DocketNumber: Docket No. 107731.
Filed Date: 12/10/1942
Status: Non-Precedential
Modified Date: 11/21/2020
*46 During the taxable year petitioner and another cancelled a contract between them and executed a new one under the terms of which petitioner received $29,000 in cash and property of the value of $4,000. Held, the cash and property constituted ordinary income, rather than capital gain from the disposition of rights under the prior contract.
Memorandum Findings of Fact and Opinion
The petitioners have asked for a redetermination of the deficiency found by the respondent in the amount of $2,633.86 for the calendar year 1938. The main issue is whether cash in the sum of $29,000 and property of the value of $4,000 constitute ordinary income and are taxable as such or are capital gain. The facts have been stipulated by the parties and we will set them forth in such detail as is necessary to present the questions in issue.
Findings of fact
Petitioners, husband and wife, reside in New York and filed their joint return for the taxable year with the Collector for the third district of New York. The income in question is that of the husband.
Finch is an engineer who has been engaged for many years*47 with developments in and inventions of facsimile communications systems, i.e., the transmission over radio, telephone or wire circuits of any material that can be recorded on paper, such as writing, printing, drawing, maps, charts, and photographs. An exact copy or facsimile of the material transmitted is reproduced and recorded by the receiving apparatus.
In September 1935 Finch had developed a system of facsimile communications suitable for newspaper work, which it was believed had commercial application and by this time he had obtained nine patents in this field and had others pending.

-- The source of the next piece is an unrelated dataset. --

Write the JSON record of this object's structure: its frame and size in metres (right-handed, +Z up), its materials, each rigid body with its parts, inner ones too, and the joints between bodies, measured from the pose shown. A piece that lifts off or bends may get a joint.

William Randolph Hearst and the Hearst Organization through Hearst Radio, Inc., had for many years been interested in this development and in September 1935 the Hearst Organization agreed to finance Finch in the general development of his inventions in exchange for exclusive licenses to use his patents in the newspaper field. A formal contract was entered into on September 18, 1935 between Finch and Hearst Radio, Inc., under which Finch agreed to render to Hearst Radio, Inc., his exclusive services in connection with all radio activities of that company for a period from September 18, 1935 to September*48 17, 1940 and by the contract granted to Hearst Radio, Inc., and any other Hearst Corporation, a license to make and use apparatus in connection with news rights under the Finch patents. These rights were to run for the term of the patents and no royalties were payable for their use in certain designated cities and for use elsewhere a ten per cent royalty was to be paid. Among other things Hearst Radio, Inc., agreed to furnish a laboratory in which Finch might prosecute his work, and two engineering assistants, and in fact spent the sum of $155,550.36 for experimental and development work on the Finch patents and inventions during the periods from September 15, 1935 to May 1, 1938. Hearst Radio, Inc., was to pay Finch $15,000 per annum "as full and complete compensation for royalties under the licenses herein granted, and for laboratory and personal services."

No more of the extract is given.